In the data below, find the line containing "Model this object"; reproduce that line and all subsequent lines exactly, and nothing else.

Extracted records
◆ ◆ ◆
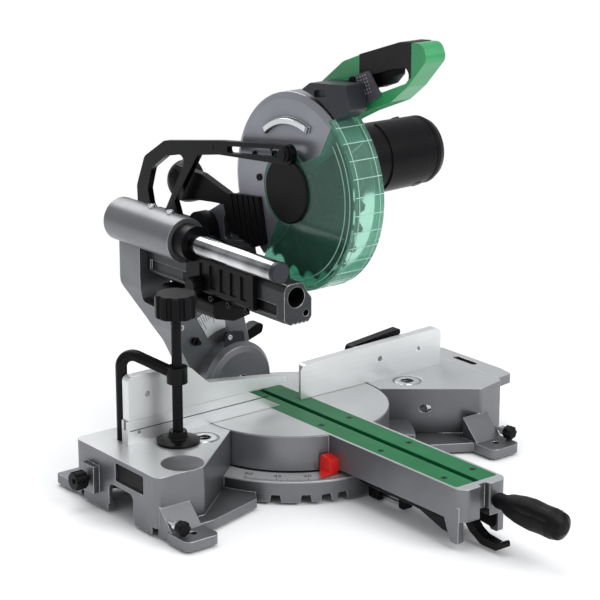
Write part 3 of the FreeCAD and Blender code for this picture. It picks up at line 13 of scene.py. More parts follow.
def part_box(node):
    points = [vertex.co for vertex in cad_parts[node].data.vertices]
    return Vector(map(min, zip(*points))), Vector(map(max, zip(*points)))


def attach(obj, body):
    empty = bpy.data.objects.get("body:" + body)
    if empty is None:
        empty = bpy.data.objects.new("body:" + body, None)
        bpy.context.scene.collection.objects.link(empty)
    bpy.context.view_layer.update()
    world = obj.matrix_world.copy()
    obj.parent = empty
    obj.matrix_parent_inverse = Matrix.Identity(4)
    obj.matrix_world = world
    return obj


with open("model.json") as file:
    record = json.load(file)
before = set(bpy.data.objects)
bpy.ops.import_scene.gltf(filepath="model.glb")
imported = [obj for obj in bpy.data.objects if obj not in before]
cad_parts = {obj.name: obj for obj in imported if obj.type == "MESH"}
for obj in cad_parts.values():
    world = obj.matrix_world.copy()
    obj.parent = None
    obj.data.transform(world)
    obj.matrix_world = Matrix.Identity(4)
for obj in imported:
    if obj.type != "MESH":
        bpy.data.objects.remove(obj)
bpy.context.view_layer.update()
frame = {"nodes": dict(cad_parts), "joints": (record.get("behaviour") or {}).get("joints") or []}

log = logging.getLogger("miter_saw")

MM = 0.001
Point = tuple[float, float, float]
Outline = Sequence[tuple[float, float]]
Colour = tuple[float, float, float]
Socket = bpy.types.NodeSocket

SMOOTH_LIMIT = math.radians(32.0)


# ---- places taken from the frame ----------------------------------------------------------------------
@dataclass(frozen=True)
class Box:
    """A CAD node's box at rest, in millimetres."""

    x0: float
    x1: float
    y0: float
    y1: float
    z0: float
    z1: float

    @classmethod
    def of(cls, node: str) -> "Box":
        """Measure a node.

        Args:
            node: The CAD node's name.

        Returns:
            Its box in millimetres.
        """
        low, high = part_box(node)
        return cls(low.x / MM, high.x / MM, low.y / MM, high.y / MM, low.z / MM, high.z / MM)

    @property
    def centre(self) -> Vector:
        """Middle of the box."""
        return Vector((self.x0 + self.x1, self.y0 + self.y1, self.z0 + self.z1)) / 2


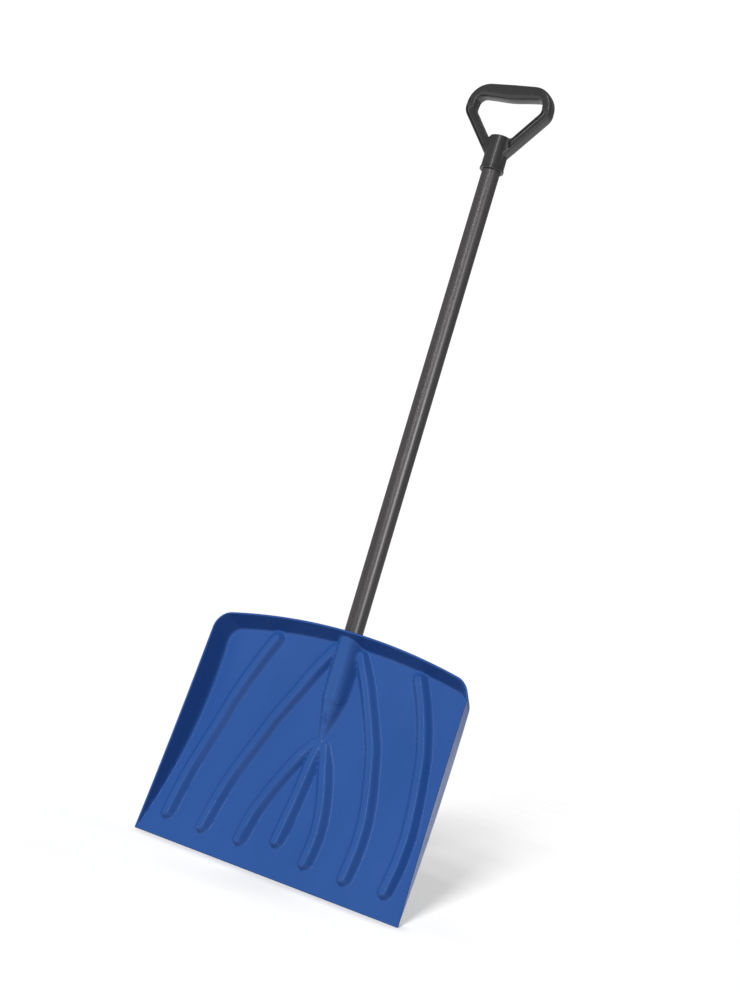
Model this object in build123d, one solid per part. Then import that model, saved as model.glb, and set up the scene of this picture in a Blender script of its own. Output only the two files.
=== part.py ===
◆ ◆ ◆
**TASK SOLUTION:**
Model this object in build123d, one solid per part. Then import that model, saved as model.glb, and set up the scene of this picture in a Blender script of its own. Output only the two files.
=== part.py ===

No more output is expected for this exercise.